Digital tools have changed the game. Financial institutions can now improve investment services, delighting clients in the process. They can use digital tax regulations to create new touch-points and activate clients, offer tax-efficient recommendations and engage a new investment narrative tied to performance and value-added services.

Tax impact information gives portfolio managers the edge through tax-efficient investment advice and integration, tax considered instrument selection and improved, tax-efficient product structuring.

Investment product managers can use tax calculations to easily structure tax-efficient investment products and create market-specific customised offerings. They will now be able to reach and attract new customers and activate existing clients by offering the latest finely tuned products.

Switch proposals are a possibility with tax impact calculations. Client advisors have another string to their bow by offering tax-efficient alternatives for clients who may have buyer fatigue. Open a dialogue with clients by framing the discussion about how they can improve performance with new added tax refinements.

New business can be created by offering market-specific, differentiated products structured from tax impact calculations.

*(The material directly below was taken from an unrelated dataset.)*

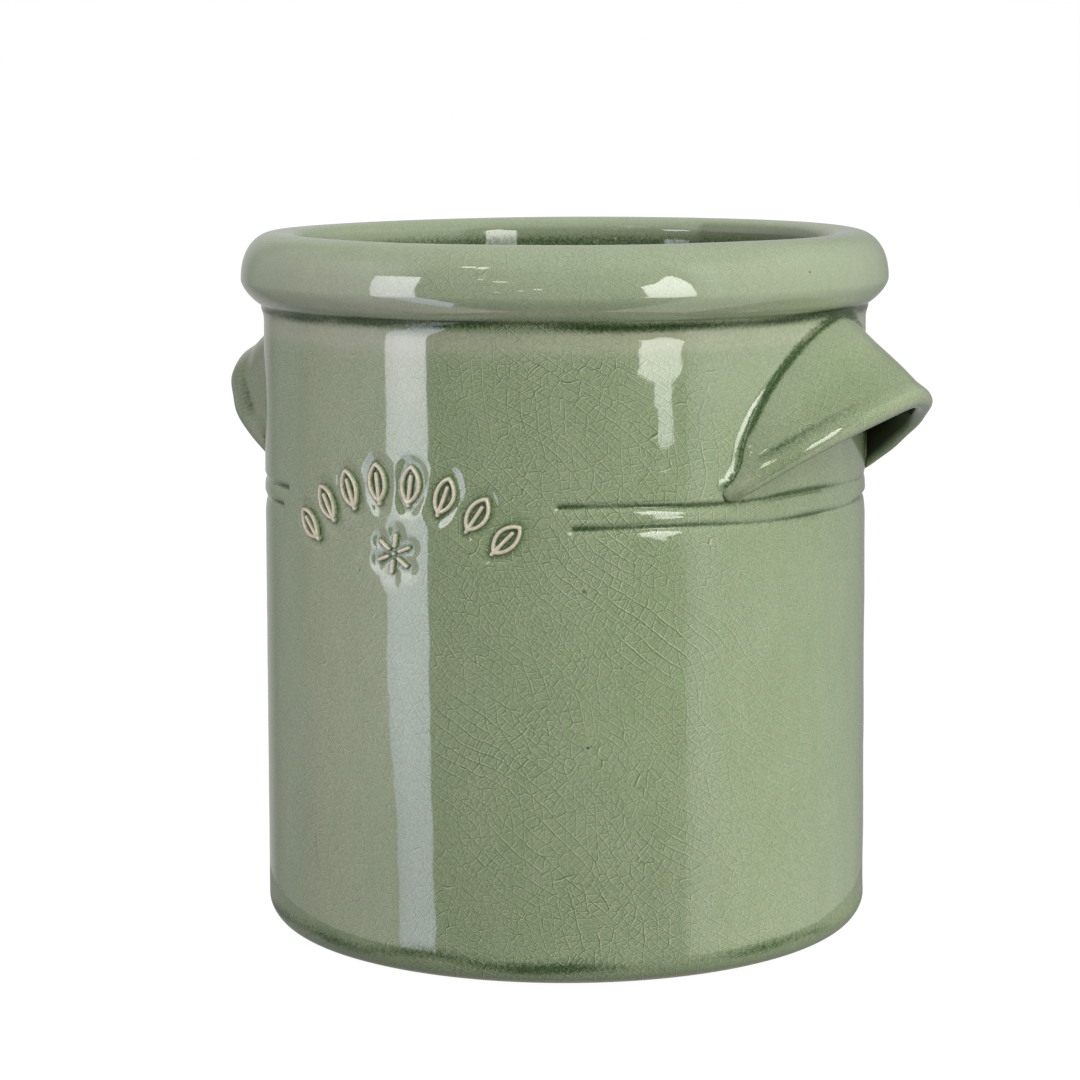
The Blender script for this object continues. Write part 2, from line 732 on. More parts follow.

Financial institutions can take the position of first-to-know innovators by providing tax calculations to prospective clients that will give them market leading service quality.

Digital tax regulations are a game-changer. Financial providers can now improve investment services, delighting clients in the process.


Tax-efficient investing is a topic in which clients and providers can find each other. Real added value is generated for customers. Providers can position themselves with a topic that focuses on the customer but never loses sight of performance. Where else can investment performance, product offering and positioning as a transparent, client-focused institution be so easily reconciled?